Although Turkmenistan is supplying more gas to Iran now and deliveries to China are expected to reach as much as 6 bcm this year, diversification of its trading partners has merely redirected Turkmen gas exports thus far, not increased the country's overall exports. Turkmenistan continues to tantalise the European partners behind the Nabucco gas pipeline project with the promise of future exports westwards, but Berdymukhammedov has opted for the wait-and-see approach as European governments and companies seek to curry favour with Azerbaijan, and even then a trans-Caspian delivery system is needed. With TAPI, however, Turkmenistan has more control in directing the outcome, and the country's new sense of empowerment from the launch of the China and Iran pipelines seemingly has given Berdymukhammedov the confidence to take the initiative.
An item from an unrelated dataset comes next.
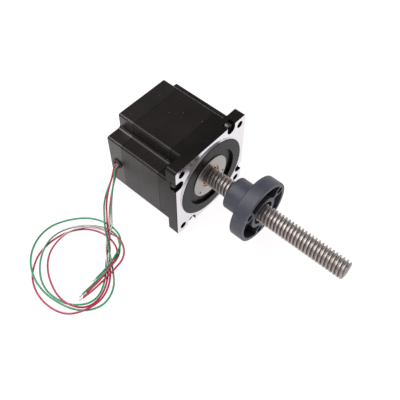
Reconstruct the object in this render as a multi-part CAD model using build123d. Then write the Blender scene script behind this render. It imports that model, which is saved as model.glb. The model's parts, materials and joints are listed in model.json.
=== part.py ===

Indeed, Berdymukhammedov has couched the recent push for progress on TAPI as part and parcel of a regional peace and economic development vision, led by Turkmenistan. The likelihood that peace in strife-torn Afghanistan—or, for that matter, Pakistan—will follow construction of the pipeline is fairly remote; a more likely scenario is that the pipeline project is again put on ice as a result of the ongoing violence and security concerns. Nevertheless, simply promoting the TAPI idea could be beneficial to Turkmenistan, particularly as the country looks to negotiate favourable price terms with China and Iran with planned gas export increases to those countries in the near future. Turkmenistan's promotion of TAPI could help it secure leverage by playing China off against India and Pakistan as alternative markets for its gas.